The idea for the project arose when Goodstein perceived “a disconnect between [her]knowledge of neuroscience and the people who neuroscience seeks to understand.” From a scientific perspective, the brain is basically “a collection of wires and molecules”—utterly depersonalized. Yet it’s the brain that generates all our human emotions and makes us who we are. In her project, Goodstein aspired to reconnect these two disparate views of the mind. Since she loves to write, she decided to integrate the written word into her own pursuit of neuroscience. By and large, scientific writing is some of the driest in existence, so having a true wordsmith conducting research is a real asset to the field.
Goodstein was surprised how eager participants were to answer even the toughest questions about “what it was like to have their brains.” In fact, she concluded that living with a “broken brain” gives people a burning desire to share their stories—perhaps because so few others are willing to listen.

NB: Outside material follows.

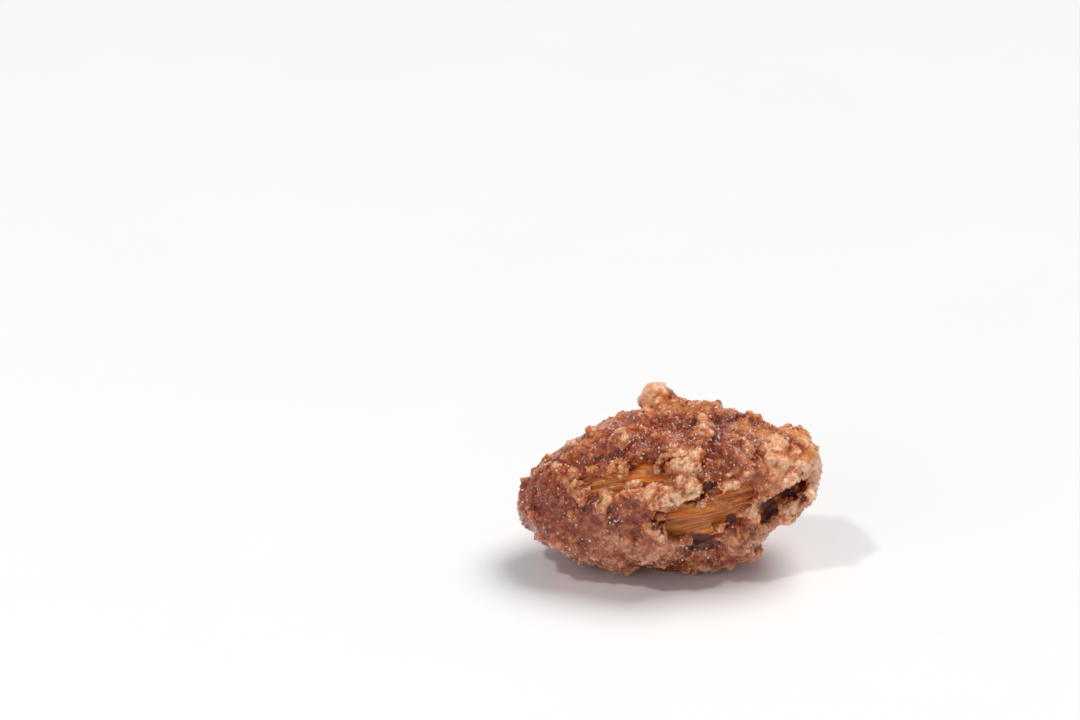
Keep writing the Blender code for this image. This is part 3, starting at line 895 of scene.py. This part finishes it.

Wrapping Our Heads Around The Head
Goodstein did listen, and in doing so she discovered what she admitted was a “seemingly obvious truth:” a broken brain gets stigmatized and ignored in ways a broken ankle never would. Yes, she’s far from the first to make this comparison, but she takes it one step further and questions why exactly this double standard persists. She suggests that the human brain often fails to comprehend its own weakness because it is so fundamental to the way we function in the world. People are simply too uncomfortable with the idea that a brain could be as fragile as any other body part.
Of course, within the wide variety of disorders Goodstein studied, the stigma varies as well. I don’t doubt that people with brain trauma or MS get unfairly marginalized and discounted by society, but nobody tells them to just “grow up and get over it,” the way many people write off anorexia or anxiety. There’s a distinct divide between what gets put in the “neurological” versus the “mental health” bin, and the language matters. The former kinds of disorders are perceived more like physical failings of the brain, while the latter carry connotations of emotional or even a moral weakness. It would be fascinating to read Goodstein’s thesis to see if she raises this distinction—and, of course, to read what her subjects have to share about their struggles. In fact, her project sounds like something everyone would benefit from reading. We wish her the best of luck in her career, and hey, maybe we could recruit her for a story or two.